Honda Australia spokesman Lindsay Smalley told GoAuto that, while the diesel would definitely command a price premium over the petrol, the company would match its competitors in the diesel segment which has become increasingly popular in Australia.
“We’ve certainly done a lot of studying on what a reasonable step up to diesel is, and what the market can absorb, and we are confident our pricing will reflect that,” he said.
With the diesel engine unlikely to be available in front-drive configuration at launch, expect the oil-burning variants to be pitched at the top end of the all-important new CR-V series, which Honda is hoping will return to annual sales of more than 10,000 – a level it has not achieved since 2007.
Meanwhile, Honda Australia has confirmed the petrol engine offered from launch will be a reworked 138kW/221Nm version of the existing 2.4-litre naturally aspirated four-cylinder, which is also used in North American CR-Vs.
This engine is again likely to be offered here with both five-speed manual and six-speed automatic transmissions, with a front-drive option for the first time as well as all-wheel drive.
The addition of two-wheel drive means the new model is a strong chance to undercut the current starting price, which kicks off at $28,090 plus on-road costs.
A smaller and more frugal 2.0-litre i-VTEC petrol engine used in the UK and revealed last week, which returns impressive fuel consumption figures as low as 6.6L/100km, is also under consideration.
The UK-market CR-V previewed last week shows how the Australian model will look when it lands here in October, with Honda claiming to have made strides in interior space and NVH (noise, vibration and harshness), aerodynamics and safety.
While based on the same platform as the departing third-generation model, the new model features a new electronically operated all-wheel-drive system, a stiffer bodyshell, upgraded suspension front and rear, and the latest-generation electric power steering system.
Despite being 30mm lower and 5mm shorter than its predecessor, the new model has a 140mm-longer load length, freeing up an extra 148 litres of cargo space with the rear seats folded. The CR-V can now accommodate 589 litres in the back, expanding to 1648 litres with the back seats folded flat.

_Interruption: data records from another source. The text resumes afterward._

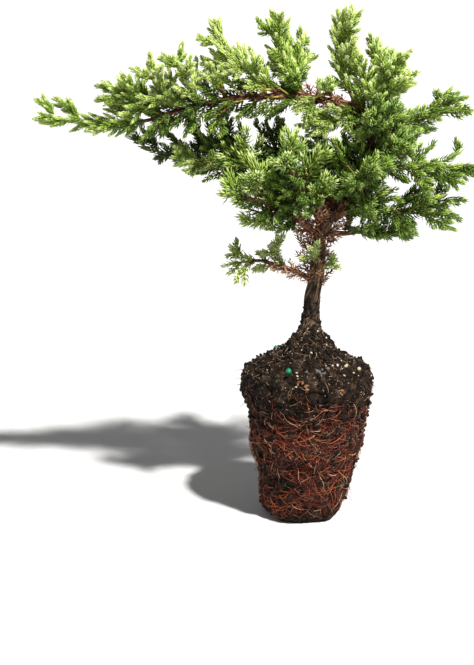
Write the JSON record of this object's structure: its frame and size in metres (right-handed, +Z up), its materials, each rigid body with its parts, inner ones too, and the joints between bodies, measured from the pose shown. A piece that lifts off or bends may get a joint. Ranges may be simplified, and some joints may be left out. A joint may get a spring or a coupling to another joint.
{
  "type": "juniper starter plant",
  "caption": "Young creeping juniper, its crown of needle shoots leaning out on a long side bough, standing on a bare tapered root ball.",
  "frame": {"origin": "middle of the root ball's flat underside, where the plant stands", "axes": "+Z up along the trunk, +X towards the short right side of the crown, -X along the long left bough, -Y towards the viewer of the picture"},
  "size_m": [0.1644, 0.0825, 0.1938],
  "materials": {
    "soil": "matt, crumbly",
    "bark": "matt, fissured",
    "foliage_young": "satin, yellow-green young needles",
    "foliage_green": "satin, mid-green needles",
    "foliage_shaded": "satin, deep green needles"
  },
  "bodies": {
    "root": {"root_ball": "soil", "trunk": "bark", "bough_back": "bark", "bough_back_right": "bark", "bough_front": "bark", "bough_front_left": "bark", "bough_long_left": "bark", "bough_low_left": "bark", "bough_right_high": "bark", "bough_right_low": "bark", "bough_right_middle": "bark", "bough_right_upper": "bark", "bough_shaded_left": "bark", "bough_side_left": "bark", "foliage_left_tip": "foliage_young", "foliage_left_wing": "foliage_young", "foliage_crest_far": "foliage_young", "foliage_crest_outer": "foliage_young", "foliage_crest_mid": "foliage_young", "foliage_crest_cross": "foliage_young", "foliage_shaded_front": "foliage_young", "foliage_crest_tall": "foliage_green", "foliage_crest_inner": "foliage_green", "foliage_crest_back": "foliage_green", "foliage_crest_hanging": "foliage_green", "foliage_shaded_rise": "foliage_green", "foliage_front_tall": "foliage_green", "foliage_front_centre": "foliage_green", "foliage_front_lower": "foliage_green", "foliage_side_high": "foliage_green", "foliage_side_out": "foliage_green", "foliage_side_low": "foliage_green", "foliage_low_tip": "foliage_green", "foliage_low_upper": "foliage_green", "foliage_low_right": "foliage_green", "foliage_low_front": "foliage_green", "foliage_right_low": "foliage_green", "foliage_right_middle": "foliage_green", "foliage_right_middle_front": "foliage_green", "foliage_right_upper": "foliage_green", "foliage_right_upper_front": "foliage_green", "foliage_right_high": "foliage_green", "foliage_right_plume": "foliage_green", "foliage_top_spire": "foliage_green", "foliage_top_right": "foliage_green", "foliage_top_front": "foliage_green", "foliage_top_low_front": "foliage_green", "foliage_centre_front": "foliage_green", "foliage_front": "foliage_green", "foliage_back": "foliage_green", "foliage_back_left": "foliage_green", "foliage_back_right": "foliage_green", "foliage_back_upper": "foliage_green", "foliage_back_upper_left": "foliage_green", "foliage_centre_low": "foliage_shaded", "foliage_centre_back": "foliage_shaded", "foliage_shaded_tip": "foliage_shaded", "foliage_shaded_back": "foliage_shaded", "foliage_shaded_middle": "foliage_shaded", "foliage_shaded_inner": "foliage_shaded"}
  },
  "joints": []
}
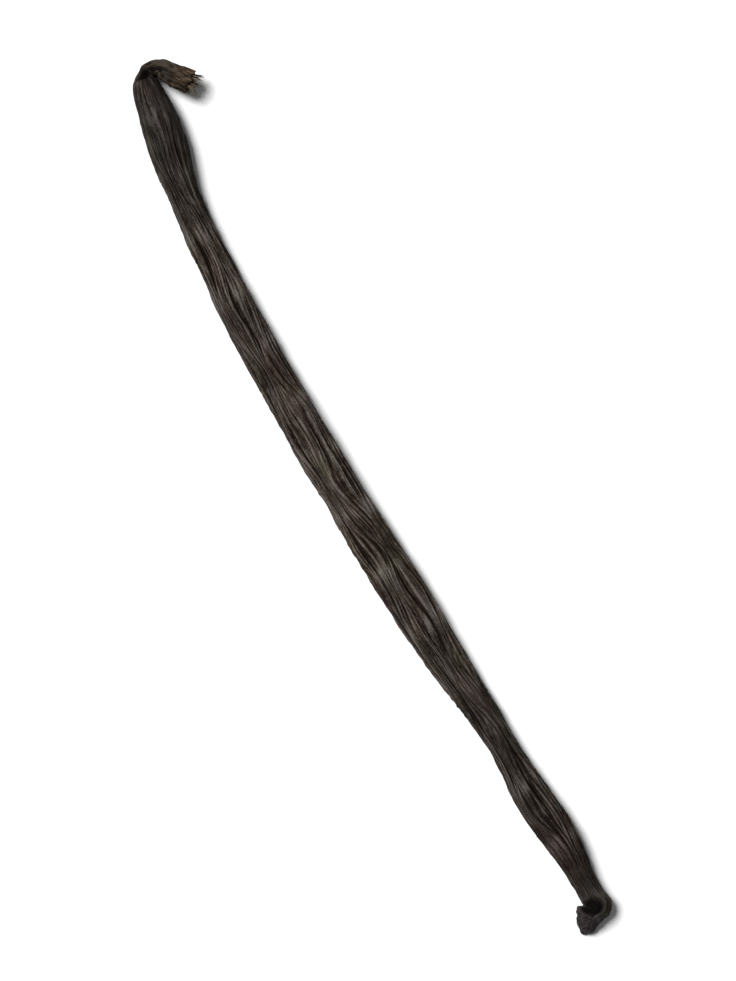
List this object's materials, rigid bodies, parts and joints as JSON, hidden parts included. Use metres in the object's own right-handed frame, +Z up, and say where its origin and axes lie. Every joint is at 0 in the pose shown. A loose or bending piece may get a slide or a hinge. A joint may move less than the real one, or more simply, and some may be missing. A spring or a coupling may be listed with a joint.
{
  "type": "vanilla pod",
  "caption": "Long, flattened, lengthwise wrinkled seed pod with a hooked, torn stalk at one end and a small bent knob at the other.",
  "frame": {"origin": "on the surface that the pod lies on, under its middle line, half way along it", "axes": "+Y along the pod towards its stalk, +X towards the side that the stalk hooks to, +Z up"},
  "size_m": [0.0169, 0.168, 0.0045],
  "materials": {
    "pod_skin": "near-black brown cured skin with a faint oily sheen on its ridges"
  },
  "bodies": {
    "root": {"pod": "pod_skin"}
  },
  "joints": []
}
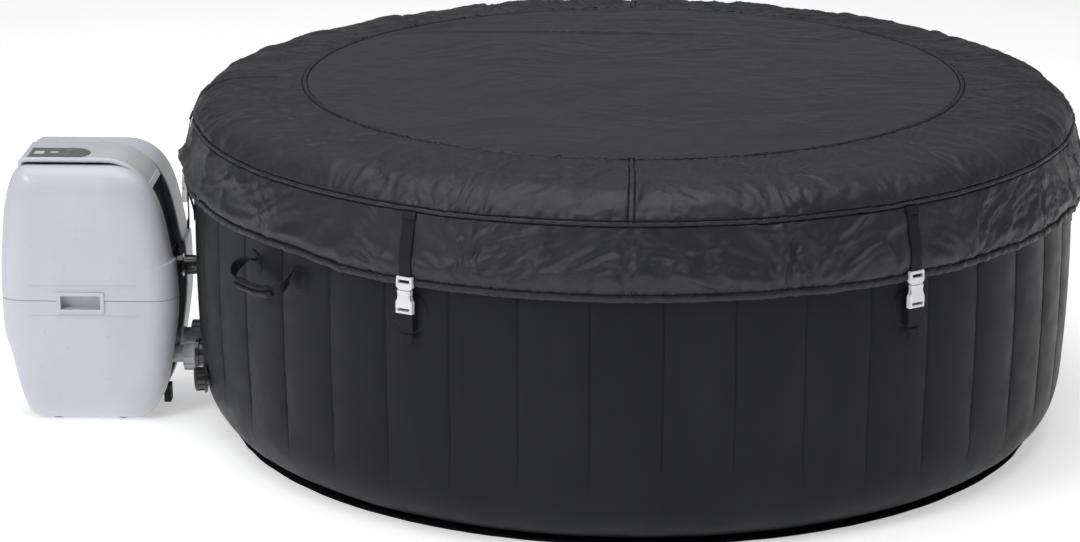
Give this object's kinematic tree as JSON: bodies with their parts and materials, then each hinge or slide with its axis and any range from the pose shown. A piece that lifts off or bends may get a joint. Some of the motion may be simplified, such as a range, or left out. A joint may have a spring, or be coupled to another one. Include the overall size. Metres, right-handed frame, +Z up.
{
  "type": "inflatable hot tub",
  "caption": "Round inflatable hot tub with chambered vinyl wall, padded buckle-down cover, carry handles and a standing pump and heater unit joined by pipes.",
  "frame": {"origin": "middle of the tub's underside, on the ground", "axes": "+Z up, -X towards the pump, -Y the side the control panel and grip face"},
  "size_m": [2.2044, 1.8162, 0.7132],
  "materials": {
    "wall_pvc": "satin vinyl",
    "inner_pvc": "satin vinyl",
    "cover_cloth": "coated nylon",
    "webbing": "woven",
    "buckle_plastic": "satin",
    "shell_plastic": "satin",
    "spine_plastic": "fine grain",
    "dark_plastic": "fine grain",
    "lens_plastic": "gloss",
    "display_plastic": "gloss",
    "fitting_plastic": "satin",
    "black_fitting": "gloss",
    "rubber": "matt",
    "steel": "brushed",
    "filter_paper": "pleated",
    "board": "satin"
  },
  "bodies": {
    "tub": {"air_channel": "inner_pvc", "air_fitting": "black_fitting", "air_pipe": "black_fitting", "back_panel": "dark_plastic", "base_flange": "wall_pvc", "base_screws": "steel", "base_tray": "dark_plastic", "blower_housing": "dark_plastic", "blower_motor": "steel", "buckle_sockets": "buckle_plastic", "circuit_board": "board", "control_lens": "lens_plastic", "cord_gland": "dark_plastic", "debris_screen": "fitting_plastic", "display": "display_plastic", "drain_body": "black_fitting", "end_panel": "shell_plastic", "feet": "rubber", "filter_cartridge": "filter_paper", "filter_housing": "fitting_plastic", "grip_cups": "shell_plastic", "heater": "steel", "inflation_valve": "black_fitting", "inner_wall": "inner_pvc", "outer_wall": "wall_pvc", "pump_volute": "dark_plastic", "shell_far_lower": "shell_plastic", "shell_far_upper": "shell_plastic", "shell_near_lower": "shell_plastic", "shell_near_upper": "shell_plastic", "spine": "spine_plastic", "top_ring": "wall_pvc", "tub_floor": "wall_pvc", "tub_straps": "webbing", "wall_beams": "wall_pvc", "wall_patches": "wall_pvc", "water_fittings": "black_fitting", "water_hose": "rubber", "water_motor": "steel", "water_pipes": "fitting_plastic"},
    "drain_cap": {"drain_cap": "black_fitting"},
    "inflation_cap": {"inflation_cap": "black_fitting"},
    "filter_cap": {"filter_cap": "fitting_plastic"},
    "handle_front": {"handle_front": "webbing"},
    "handle_rear": {"handle_rear": "webbing"},
    "cover": {"cover_centre": "cover_cloth", "cover_band": "cover_cloth", "cover_skirt": "cover_cloth", "cover_hem": "cover_cloth", "cover_straps": "webbing", "buckle_plugs": "buckle_plastic", "lid_bladder": "wall_pvc"},
    "union_nut_near": {"union_nut_near": "fitting_plastic"},
    "union_nut_far": {"union_nut_far": "fitting_plastic"},
    "union_nut_air": {"union_nut_air": "black_fitting"},
    "button_heat": {"button_heat": "display_plastic"},
    "button_up": {"button_up": "dark_plastic"},
    "button_down": {"button_down": "dark_plastic"},
    "impeller": {"impeller": "fitting_plastic"},
    "blower_fan": {"blower_fan": "fitting_plastic"}
  },
  "joints": [
    {"name": "cover_lift", "type": "slide", "parent": "tub", "child": "cover", "axis": [0, 0, 1], "range_m": [0, 0.5]},
    {"name": "drain_cap_turn", "type": "hinge", "parent": "tub", "child": "drain_cap", "pos_m": [-0.86642, -0.24354, 0.122], "axis": [-0.9627, -0.2706, 0], "range_deg": [0, 720]},
    {"name": "inflation_cap_turn", "type": "hinge", "parent": "tub", "child": "inflation_cap", "pos_m": [-0.85595, 0.27812, 0.4], "axis": [-0.9511, 0.309, 0], "range_deg": [0, 540]},
    {"name": "filter_cap_turn", "type": "hinge", "parent": "tub", "child": "filter_cap", "pos_m": [-0.545, 0.035, 0.124], "axis": [1, 0, 0], "range_deg": [0, 60]},
    {"name": "handle_front_swing", "type": "hinge", "parent": "tub", "child": "handle_front", "pos_m": [-0.6796, -0.59915, 0.457], "axis": [-0.6613, 0.7501, 0], "range_deg": [0, 70]},
    {"name": "handle_rear_swing", "type": "hinge", "parent": "tub", "child": "handle_rear", "pos_m": [0.6796, 0.59915, 0.457], "axis": [0.6613, -0.7501, 0], "range_deg": [0, 70]},
    {"name": "union_nut_near_turn", "type": "hinge", "parent": "tub", "child": "union_nut_near", "pos_m": [-0.909, -0.085, 0.124], "axis": [-1, 0, 0], "range_deg": [0, 720]},
    {"name": "union_nut_far_turn", "type": "hinge", "parent": "tub", "child": "union_nut_far", "pos_m": [-0.909, 0.035, 0.124], "axis": [-1, 0, 0], "range_deg": [0, 720]},
    {"name": "union_nut_air_turn", "type": "hinge", "parent": "tub", "child": "union_nut_air", "pos_m": [-0.912, -0.025, 0.298], "axis": [-1, 0, 0], "range_deg": [0, 720]},
    {"name": "button_heat_press", "type": "slide", "parent": "tub", "child": "button_heat", "axis": [0, 0, -1], "range_m": [0, 0.0008], "stiffness_N_per_m": 400, "springref_m": -0.0002},
    {"name": "button_up_press", "type": "slide", "parent": "tub", "child": "button_up", "axis": [0, 0, -1], "range_m": [0, 0.0008], "stiffness_N_per_m": 400, "springref_m": -0.0002},
    {"name": "button_down_press", "type": "slide", "parent": "tub", "child": "button_down", "axis": [0, 0, -1], "range_m": [0, 0.0008], "stiffness_N_per_m": 400, "springref_m": -0.0002},
    {"name": "impeller_spin", "type": "hinge", "parent": "tub", "child": "impeller", "pos_m": [-1.06, -0.085, 0.124], "axis": [1, 0, 0], "continuous": true},
    {"name": "fan_spin", "type": "hinge", "parent": "tub", "child": "blower_fan", "pos_m": [-1.13, -0.025, 0.352], "axis": [0, 1, 0], "continuous": true}
  ]
}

The launch of the new CR-V from later this year cannot come soon enough for Honda Australia, with sales of the current model down 66.6 per cent to the end of June, though much of this drop can be attributed to flood-related supply problems that slowed sales to a trickle between March and May.
Honda Australia moved 537 CR-Vs last month and newly bolstered supplies are likely to provide adequate run-out stock in the lead-up to the new model.
The company is currently offering special driveaway deals on CR-V with pricing from $29,990 including 17-inch alloy wheels, rear park assist and Bluetooth.